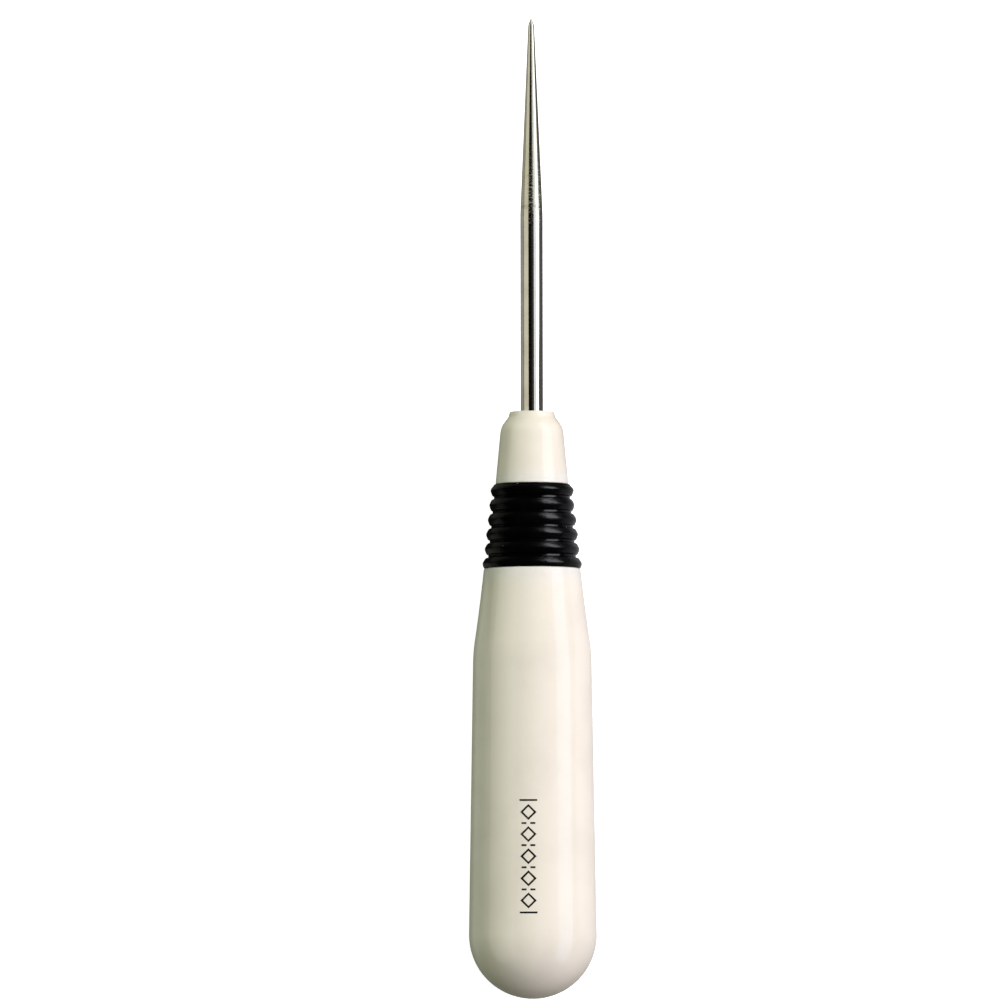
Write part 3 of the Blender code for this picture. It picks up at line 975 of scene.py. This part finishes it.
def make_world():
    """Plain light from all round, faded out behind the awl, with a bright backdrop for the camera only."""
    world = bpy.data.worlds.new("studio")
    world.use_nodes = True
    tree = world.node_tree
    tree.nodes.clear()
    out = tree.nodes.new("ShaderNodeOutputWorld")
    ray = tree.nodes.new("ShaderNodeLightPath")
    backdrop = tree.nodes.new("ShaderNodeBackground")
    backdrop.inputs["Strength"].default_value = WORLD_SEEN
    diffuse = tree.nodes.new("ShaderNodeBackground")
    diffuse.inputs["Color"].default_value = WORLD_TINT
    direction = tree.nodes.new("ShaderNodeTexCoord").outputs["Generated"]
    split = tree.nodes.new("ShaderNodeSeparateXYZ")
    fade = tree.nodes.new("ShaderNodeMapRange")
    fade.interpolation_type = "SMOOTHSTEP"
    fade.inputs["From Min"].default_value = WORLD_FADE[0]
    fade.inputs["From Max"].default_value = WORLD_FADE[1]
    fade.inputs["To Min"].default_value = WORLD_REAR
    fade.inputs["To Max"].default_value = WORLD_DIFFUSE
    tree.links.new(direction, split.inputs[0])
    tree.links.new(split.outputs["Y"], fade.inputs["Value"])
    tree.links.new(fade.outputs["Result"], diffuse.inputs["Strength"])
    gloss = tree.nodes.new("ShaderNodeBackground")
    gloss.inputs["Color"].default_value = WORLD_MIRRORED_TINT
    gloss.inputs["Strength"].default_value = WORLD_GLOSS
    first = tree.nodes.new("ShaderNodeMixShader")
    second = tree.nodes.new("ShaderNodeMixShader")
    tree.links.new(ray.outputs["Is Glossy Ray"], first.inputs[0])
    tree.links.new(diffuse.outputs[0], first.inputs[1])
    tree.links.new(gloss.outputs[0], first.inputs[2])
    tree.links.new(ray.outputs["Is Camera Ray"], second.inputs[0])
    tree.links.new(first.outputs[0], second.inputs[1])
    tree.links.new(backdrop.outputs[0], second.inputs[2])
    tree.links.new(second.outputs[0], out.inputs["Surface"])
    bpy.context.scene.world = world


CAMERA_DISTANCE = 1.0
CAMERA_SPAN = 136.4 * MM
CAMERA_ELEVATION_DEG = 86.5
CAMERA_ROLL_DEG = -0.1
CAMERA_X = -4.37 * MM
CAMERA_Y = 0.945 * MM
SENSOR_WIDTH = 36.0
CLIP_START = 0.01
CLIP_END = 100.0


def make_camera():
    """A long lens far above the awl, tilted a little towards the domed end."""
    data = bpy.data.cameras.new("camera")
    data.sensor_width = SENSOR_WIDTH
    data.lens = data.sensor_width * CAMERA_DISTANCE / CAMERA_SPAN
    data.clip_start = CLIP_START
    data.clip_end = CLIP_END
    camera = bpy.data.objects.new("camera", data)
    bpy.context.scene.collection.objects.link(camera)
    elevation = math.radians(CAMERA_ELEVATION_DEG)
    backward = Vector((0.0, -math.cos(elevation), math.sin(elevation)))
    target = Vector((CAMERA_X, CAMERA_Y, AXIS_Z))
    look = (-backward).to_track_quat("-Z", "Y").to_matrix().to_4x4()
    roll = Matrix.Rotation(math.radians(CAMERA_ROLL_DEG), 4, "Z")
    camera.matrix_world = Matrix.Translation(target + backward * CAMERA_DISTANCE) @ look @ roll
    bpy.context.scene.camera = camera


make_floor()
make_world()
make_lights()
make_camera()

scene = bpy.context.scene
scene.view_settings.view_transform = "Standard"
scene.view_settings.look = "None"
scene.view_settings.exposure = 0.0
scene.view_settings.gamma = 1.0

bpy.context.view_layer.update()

*-*-*

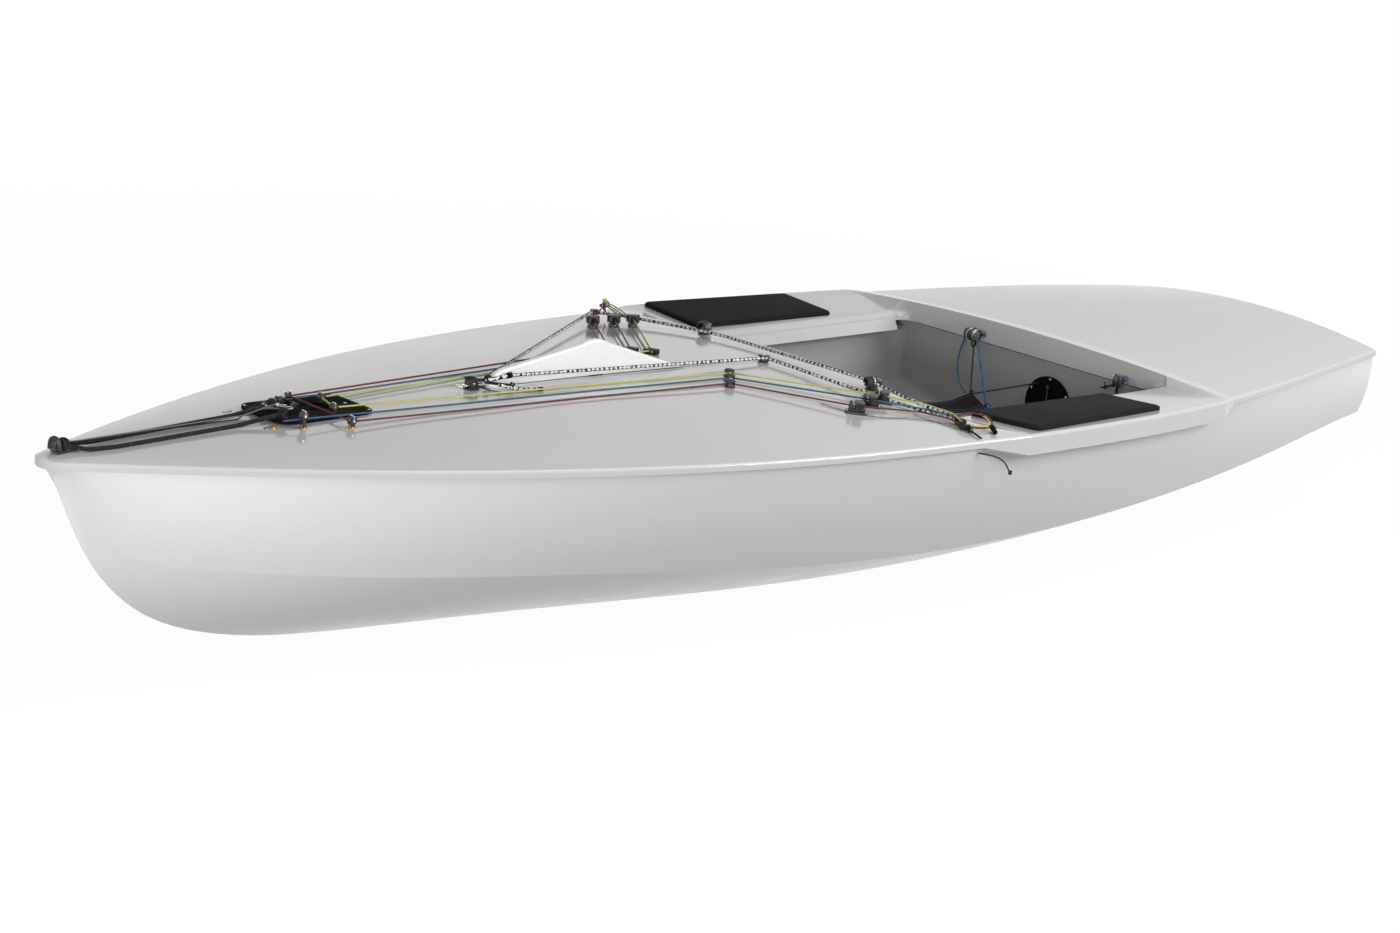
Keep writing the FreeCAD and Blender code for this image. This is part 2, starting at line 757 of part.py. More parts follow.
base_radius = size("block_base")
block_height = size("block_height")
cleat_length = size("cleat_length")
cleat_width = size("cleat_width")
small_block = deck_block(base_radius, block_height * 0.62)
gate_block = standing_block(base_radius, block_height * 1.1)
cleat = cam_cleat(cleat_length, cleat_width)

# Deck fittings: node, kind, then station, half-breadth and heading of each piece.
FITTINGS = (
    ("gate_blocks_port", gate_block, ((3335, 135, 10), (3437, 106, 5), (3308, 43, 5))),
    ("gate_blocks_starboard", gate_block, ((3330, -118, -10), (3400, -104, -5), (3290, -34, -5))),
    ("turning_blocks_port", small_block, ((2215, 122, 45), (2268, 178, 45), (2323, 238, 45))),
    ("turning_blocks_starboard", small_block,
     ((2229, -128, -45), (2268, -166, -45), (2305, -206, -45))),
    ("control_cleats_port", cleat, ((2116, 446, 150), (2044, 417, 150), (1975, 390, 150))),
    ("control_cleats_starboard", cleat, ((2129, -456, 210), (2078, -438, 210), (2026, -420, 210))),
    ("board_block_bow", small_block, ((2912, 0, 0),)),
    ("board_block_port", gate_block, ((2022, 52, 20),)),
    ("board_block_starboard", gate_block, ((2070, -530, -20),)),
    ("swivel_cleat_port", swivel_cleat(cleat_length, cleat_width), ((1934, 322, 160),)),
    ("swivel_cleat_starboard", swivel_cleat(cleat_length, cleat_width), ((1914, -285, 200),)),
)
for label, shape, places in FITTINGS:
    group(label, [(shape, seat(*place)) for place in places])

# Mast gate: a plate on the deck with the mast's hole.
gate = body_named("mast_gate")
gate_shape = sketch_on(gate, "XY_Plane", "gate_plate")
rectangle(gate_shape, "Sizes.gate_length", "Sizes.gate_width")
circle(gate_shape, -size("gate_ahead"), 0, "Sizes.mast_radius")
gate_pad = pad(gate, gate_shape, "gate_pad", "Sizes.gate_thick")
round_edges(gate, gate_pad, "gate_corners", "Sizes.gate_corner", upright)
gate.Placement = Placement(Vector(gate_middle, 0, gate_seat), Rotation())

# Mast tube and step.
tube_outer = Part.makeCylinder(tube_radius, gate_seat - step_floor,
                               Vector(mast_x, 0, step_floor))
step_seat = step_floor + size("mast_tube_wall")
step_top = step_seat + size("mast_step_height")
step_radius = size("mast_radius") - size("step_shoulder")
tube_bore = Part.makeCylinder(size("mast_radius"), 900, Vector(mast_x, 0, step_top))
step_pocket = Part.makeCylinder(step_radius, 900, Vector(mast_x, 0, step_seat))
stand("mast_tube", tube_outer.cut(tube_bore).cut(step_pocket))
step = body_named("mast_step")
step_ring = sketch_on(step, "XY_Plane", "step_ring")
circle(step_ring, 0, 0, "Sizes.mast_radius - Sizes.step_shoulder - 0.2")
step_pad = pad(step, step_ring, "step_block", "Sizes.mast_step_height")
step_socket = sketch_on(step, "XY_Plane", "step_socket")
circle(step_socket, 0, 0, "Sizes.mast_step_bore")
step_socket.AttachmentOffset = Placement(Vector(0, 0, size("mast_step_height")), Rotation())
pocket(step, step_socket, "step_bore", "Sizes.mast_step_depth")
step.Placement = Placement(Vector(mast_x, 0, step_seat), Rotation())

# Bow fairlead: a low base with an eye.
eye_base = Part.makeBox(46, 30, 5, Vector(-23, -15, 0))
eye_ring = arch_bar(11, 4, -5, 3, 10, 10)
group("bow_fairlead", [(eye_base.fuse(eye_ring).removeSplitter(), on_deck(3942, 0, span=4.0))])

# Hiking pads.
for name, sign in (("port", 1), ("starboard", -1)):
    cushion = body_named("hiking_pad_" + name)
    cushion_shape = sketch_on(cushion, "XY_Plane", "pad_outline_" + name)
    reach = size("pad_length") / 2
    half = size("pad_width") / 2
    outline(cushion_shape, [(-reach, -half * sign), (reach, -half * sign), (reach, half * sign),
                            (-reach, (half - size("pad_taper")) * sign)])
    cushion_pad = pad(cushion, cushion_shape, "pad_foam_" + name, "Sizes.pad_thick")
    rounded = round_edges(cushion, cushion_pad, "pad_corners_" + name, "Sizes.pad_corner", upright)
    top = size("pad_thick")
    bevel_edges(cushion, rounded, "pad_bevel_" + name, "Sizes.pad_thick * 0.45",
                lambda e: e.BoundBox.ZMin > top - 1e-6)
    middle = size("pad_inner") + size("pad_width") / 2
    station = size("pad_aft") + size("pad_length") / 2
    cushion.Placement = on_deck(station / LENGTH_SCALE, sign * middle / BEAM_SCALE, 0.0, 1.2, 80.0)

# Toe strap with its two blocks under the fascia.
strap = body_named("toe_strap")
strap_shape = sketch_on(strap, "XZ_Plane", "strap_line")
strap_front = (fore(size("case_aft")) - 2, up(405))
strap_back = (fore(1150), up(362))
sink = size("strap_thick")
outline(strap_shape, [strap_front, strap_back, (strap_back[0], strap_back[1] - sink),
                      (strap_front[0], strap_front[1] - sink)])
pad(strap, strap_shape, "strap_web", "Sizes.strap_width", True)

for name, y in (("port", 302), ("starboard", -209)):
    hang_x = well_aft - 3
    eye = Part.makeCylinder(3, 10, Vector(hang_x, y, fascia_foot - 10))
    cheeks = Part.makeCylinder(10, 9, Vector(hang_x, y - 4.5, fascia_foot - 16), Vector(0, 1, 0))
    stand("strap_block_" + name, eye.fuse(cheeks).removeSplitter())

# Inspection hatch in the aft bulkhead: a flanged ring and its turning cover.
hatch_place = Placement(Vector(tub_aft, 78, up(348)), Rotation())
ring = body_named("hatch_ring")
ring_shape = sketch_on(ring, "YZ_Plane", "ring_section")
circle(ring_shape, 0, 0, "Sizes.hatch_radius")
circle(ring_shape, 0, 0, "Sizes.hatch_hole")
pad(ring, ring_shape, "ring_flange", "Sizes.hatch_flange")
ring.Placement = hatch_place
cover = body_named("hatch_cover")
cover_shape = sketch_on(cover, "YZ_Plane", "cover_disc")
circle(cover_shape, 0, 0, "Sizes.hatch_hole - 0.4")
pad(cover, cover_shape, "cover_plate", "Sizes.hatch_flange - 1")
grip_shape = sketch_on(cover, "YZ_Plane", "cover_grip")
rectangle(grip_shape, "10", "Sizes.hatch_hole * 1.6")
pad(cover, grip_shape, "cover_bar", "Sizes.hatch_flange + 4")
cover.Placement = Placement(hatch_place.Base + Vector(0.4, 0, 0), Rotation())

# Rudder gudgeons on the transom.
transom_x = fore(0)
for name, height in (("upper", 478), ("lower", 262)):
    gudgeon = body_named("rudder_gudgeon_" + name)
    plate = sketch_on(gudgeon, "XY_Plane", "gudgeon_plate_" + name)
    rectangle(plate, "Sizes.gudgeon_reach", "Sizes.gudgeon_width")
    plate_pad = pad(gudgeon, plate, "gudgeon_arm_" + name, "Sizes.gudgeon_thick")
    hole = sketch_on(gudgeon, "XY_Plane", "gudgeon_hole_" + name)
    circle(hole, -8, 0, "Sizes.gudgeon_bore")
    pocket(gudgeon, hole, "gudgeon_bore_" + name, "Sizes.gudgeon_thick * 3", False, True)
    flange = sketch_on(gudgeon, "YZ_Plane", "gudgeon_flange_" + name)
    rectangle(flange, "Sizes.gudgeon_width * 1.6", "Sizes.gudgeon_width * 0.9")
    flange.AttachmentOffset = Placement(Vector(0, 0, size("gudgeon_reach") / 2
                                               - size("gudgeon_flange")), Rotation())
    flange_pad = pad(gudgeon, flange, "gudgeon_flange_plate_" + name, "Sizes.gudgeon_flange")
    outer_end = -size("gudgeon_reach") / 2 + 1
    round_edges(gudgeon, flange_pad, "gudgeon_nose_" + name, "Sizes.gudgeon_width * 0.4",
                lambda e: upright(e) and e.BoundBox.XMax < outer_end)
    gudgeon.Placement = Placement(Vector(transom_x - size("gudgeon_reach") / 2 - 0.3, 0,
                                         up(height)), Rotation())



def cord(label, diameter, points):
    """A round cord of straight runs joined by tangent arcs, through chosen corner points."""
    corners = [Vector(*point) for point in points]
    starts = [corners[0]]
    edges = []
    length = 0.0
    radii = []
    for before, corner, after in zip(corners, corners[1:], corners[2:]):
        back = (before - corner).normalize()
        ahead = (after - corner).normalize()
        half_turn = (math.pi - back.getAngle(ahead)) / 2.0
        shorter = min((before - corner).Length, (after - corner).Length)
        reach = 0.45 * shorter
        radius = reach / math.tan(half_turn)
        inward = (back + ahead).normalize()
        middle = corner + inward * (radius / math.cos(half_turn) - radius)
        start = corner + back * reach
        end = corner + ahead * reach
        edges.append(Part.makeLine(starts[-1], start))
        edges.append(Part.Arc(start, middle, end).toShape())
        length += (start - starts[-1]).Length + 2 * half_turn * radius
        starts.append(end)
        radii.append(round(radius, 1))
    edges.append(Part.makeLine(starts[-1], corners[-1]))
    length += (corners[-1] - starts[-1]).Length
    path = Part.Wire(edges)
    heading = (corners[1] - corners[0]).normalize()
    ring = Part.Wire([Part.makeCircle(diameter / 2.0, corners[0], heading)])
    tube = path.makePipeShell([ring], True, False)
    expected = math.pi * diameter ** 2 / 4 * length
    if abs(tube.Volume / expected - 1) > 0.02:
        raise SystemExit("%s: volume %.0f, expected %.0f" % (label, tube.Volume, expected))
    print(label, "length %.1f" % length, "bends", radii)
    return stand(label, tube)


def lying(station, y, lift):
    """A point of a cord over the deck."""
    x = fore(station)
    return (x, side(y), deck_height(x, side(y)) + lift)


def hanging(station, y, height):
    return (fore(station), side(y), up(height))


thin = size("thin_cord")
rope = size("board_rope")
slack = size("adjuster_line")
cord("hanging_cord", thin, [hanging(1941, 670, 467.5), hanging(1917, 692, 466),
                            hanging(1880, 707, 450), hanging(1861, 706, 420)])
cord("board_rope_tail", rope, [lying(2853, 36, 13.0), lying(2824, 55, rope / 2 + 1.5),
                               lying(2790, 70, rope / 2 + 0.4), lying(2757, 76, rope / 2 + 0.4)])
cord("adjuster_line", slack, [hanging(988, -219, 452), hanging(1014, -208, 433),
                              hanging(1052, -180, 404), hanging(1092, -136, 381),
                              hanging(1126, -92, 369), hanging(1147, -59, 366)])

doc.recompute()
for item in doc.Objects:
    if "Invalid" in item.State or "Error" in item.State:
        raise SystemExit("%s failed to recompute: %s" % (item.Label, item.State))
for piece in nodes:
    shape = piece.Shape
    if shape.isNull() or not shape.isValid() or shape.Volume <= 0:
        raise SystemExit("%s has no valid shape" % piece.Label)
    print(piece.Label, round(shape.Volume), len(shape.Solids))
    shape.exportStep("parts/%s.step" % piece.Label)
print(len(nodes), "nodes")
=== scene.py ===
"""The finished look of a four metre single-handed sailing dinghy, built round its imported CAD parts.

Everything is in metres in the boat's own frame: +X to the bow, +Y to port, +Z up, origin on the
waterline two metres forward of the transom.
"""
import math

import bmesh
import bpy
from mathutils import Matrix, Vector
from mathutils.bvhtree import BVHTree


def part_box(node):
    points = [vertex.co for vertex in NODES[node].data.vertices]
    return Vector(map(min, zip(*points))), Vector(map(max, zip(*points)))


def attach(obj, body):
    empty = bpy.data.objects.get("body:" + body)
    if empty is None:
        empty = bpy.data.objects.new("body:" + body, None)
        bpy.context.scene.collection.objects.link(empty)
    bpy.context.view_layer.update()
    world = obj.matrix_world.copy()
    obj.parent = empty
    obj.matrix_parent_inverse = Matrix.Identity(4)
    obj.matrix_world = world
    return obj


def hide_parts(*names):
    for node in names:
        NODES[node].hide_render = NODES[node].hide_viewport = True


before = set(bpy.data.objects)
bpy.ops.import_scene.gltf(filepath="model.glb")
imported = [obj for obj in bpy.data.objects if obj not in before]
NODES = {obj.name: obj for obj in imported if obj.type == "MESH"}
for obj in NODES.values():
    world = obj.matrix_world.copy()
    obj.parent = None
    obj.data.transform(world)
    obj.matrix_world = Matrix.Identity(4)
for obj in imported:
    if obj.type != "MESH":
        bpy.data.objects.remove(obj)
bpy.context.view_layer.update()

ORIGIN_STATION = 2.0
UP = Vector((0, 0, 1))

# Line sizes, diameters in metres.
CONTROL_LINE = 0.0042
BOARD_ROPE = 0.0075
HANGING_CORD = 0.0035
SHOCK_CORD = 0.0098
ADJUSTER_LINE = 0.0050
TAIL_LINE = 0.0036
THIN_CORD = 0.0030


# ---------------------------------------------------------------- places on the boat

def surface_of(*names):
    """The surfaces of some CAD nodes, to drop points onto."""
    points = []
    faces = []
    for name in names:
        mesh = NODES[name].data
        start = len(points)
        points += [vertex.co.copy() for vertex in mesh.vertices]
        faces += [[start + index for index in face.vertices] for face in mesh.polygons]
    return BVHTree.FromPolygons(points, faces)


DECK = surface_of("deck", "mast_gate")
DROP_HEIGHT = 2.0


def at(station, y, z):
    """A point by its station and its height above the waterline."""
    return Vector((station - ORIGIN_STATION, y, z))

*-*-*

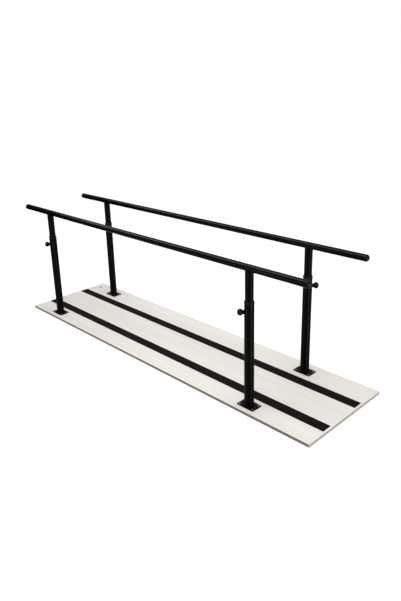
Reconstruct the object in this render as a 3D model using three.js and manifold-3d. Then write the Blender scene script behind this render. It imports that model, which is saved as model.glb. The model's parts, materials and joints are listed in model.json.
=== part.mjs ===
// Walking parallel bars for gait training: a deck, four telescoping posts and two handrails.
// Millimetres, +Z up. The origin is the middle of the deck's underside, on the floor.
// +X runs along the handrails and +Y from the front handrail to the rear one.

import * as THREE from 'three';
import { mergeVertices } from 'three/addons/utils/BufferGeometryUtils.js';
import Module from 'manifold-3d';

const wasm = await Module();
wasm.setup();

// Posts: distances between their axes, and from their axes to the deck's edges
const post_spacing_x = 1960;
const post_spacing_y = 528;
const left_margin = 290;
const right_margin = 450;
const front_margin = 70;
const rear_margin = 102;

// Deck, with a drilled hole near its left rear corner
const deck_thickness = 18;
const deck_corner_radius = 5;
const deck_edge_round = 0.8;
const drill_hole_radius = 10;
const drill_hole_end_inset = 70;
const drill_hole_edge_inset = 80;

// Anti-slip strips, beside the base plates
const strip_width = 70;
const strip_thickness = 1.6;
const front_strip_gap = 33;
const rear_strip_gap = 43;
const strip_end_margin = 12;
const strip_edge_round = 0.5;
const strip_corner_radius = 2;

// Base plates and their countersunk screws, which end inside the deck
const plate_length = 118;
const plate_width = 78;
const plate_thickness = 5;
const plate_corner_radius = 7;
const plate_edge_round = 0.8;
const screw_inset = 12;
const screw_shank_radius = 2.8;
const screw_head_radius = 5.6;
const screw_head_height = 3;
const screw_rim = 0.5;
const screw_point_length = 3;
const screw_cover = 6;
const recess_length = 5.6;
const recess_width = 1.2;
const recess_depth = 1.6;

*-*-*

• SHORT PROBLEM: Scan the material for lines with the word "Blender", and copy each line you find.

• FINISHED TASK:
Write part 3 of the Blender code for this picture. It picks up at line 975 of scene.py. This part finishes it.
Keep writing the FreeCAD and Blender code for this image. This is part 2, starting at line 757 of part.py. More parts follow.
Reconstruct the object in this render as a 3D model using three.js and manifold-3d. Then write the Blender scene script behind this render. It imports that model, which is saved as model.glb. The model's parts, materials and joints are listed in model.json.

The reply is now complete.